A questo proposito citavo Gayatri Chakravorty Spivak, una femminista postcoloniale che parte da un’analisi meticolosa della divisione internazionale del lavoro, osservata da un punto di vista che lei stessa definisce di doppia subalternità, femminile sessuato e non- occidentale. Nel testo “Can the subaltern speak?” Spivak si chiede appunto questo: la donna subalterna può parlare o ci sarà sempre qualcuno pronto a farlo al suo posto, ad assumersi una missione civilizzatrice emancipatoria o di difesa delle tradizioni millenarie dei popoli colonizzati? E’ esattamente la domanda che poneva nel 1949 de Beauvoir. Semplicemente è posta da un’altra angolazione. Quella che rifiuta sia la la “benevolenza” dei colonizzatori bianchi, sia la “resistenza” dei maschi subalterni. Spivak è critica con tutti: con il collettivo dei Subaltern Studies, con i pensatori francesi (Deleuze e Foucault) imbevuti di cultura imperialista, con il femminismo internazionale che ha costruito il noi di donne bianche ed occidentali e ha ritagliato per le altre un ruolo passivo e ricettivo, forti di un noi sempre autocentrato. Certo gli spunti di Spivak forse non valgono solo per la dicotomica scissione tra terzo mondo ed occidente. La subalternità non è solo nera.

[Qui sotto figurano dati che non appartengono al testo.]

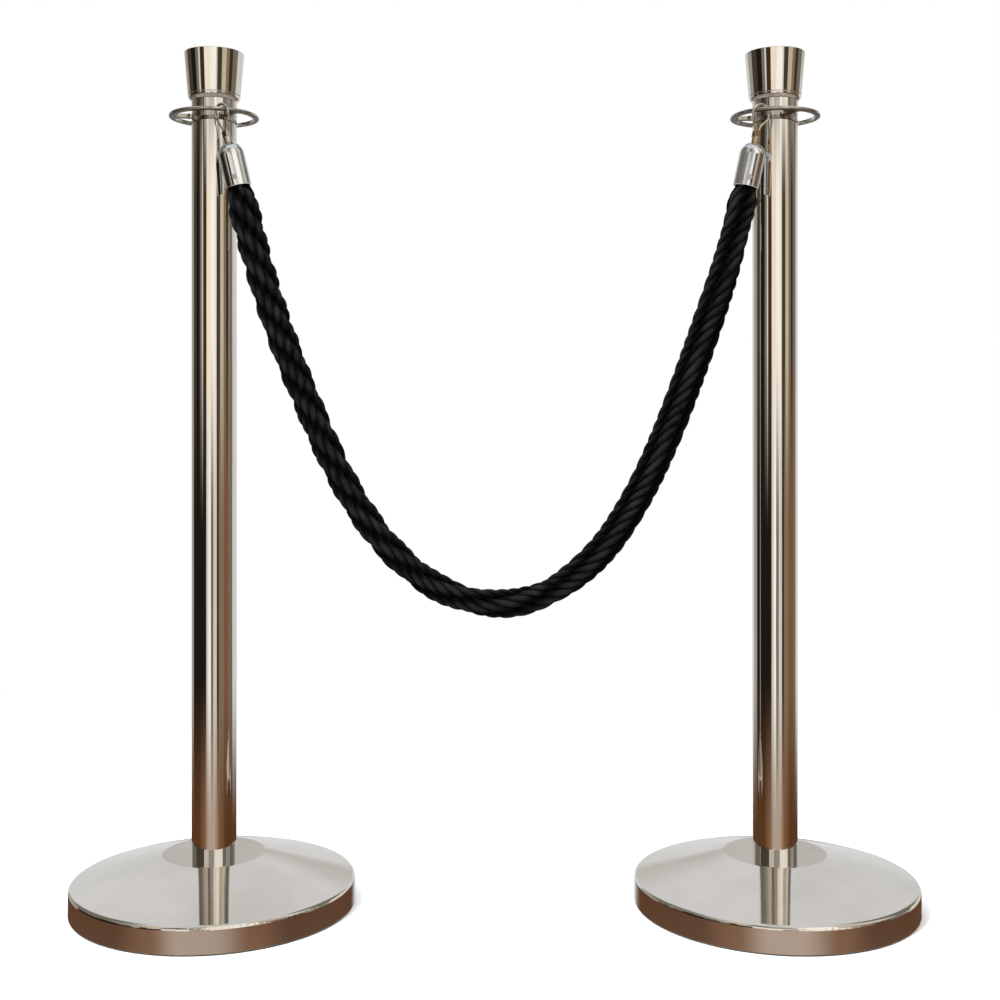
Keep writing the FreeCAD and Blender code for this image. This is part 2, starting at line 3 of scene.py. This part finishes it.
import bpy
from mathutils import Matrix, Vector


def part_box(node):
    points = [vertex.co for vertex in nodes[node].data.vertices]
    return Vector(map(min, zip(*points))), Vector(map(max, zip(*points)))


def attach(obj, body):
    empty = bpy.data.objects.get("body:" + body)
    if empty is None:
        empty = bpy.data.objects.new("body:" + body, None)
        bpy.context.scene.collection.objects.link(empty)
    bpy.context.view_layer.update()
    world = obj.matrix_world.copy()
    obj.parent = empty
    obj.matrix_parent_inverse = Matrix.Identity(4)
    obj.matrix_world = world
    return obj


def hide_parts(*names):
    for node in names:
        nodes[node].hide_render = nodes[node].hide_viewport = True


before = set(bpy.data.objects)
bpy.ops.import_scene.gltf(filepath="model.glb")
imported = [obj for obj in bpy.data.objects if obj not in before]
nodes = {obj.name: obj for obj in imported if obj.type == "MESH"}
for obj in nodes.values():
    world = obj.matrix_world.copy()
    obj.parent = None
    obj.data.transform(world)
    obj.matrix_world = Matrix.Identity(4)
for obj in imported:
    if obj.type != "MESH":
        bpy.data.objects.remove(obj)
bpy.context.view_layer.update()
SIDES = ("left", "right")

# ---- camera: level, in front of the pair, with a small shift for the framing --------------------

CAMERA_PLACE = (0.0, -1.585, 0.546)
CAMERA_LENS = 50.0
CAMERA_SHIFT = (0.0054, -0.0755)
SENSOR_WIDTH = 36.0


def place_camera():
    """A level camera that looks along +Y."""
    camera = bpy.data.objects.new("camera", bpy.data.cameras.new("camera"))
    camera.data.lens = CAMERA_LENS
    camera.data.sensor_width = SENSOR_WIDTH
    camera.data.shift_x, camera.data.shift_y = CAMERA_SHIFT
    camera.location = CAMERA_PLACE
    camera.rotation_euler = (math.radians(90), 0, 0)
    bpy.context.collection.objects.link(camera)
    bpy.context.scene.camera = camera


place_camera()

# ---- rope: four strands laid together, each of four plies twisted the other way -------------------

# x, z of the centre line's points from the left ferrule to the right one; y runs evenly between
ROPE_ROUTE = [
    (-0.284, 0.810), (-0.269, 0.745), (-0.239, 0.648), (-0.201, 0.553), (-0.166, 0.476),
    (-0.117, 0.404), (-0.047, 0.351), (0.038, 0.344), (0.112, 0.393), (0.159, 0.463),
    (0.194, 0.539), (0.231, 0.641), (0.265, 0.744), (0.279, 0.810),
]
ROPE_END_Y = (-0.0435, -0.0412)
ROPE_TAIL = 0.012  # length that goes on inside each ferrule
ROPE_STEP = 0.0016  # distance between rings of the strand meshes
ROUTE_RESOLUTION = 48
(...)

L’occidente ha colonizzato ampie regioni del suo spazio interno, creando lande di subalternità. Non esiste uno spazio omogeneo della ricchezza. Allora, tornando all’introduzione de Il secondo sesso, suggerisco di affiancare agli attributi del noi femminile, collettivo, anche quello di “subalterno”, in modo da scansare la trappola della scelta: prima donne o prima proletarie? Donne e subalterne. Ove per subalternità, forse a questo punto non c’è neppure più bisogno di spiegarlo, non intendiamo affatto solo il campo della condizione materiale, ma una condizione complessiva, frutto dei rapporti di forza capitalistici e simultaneamente della norma occidentale: universale e maschile.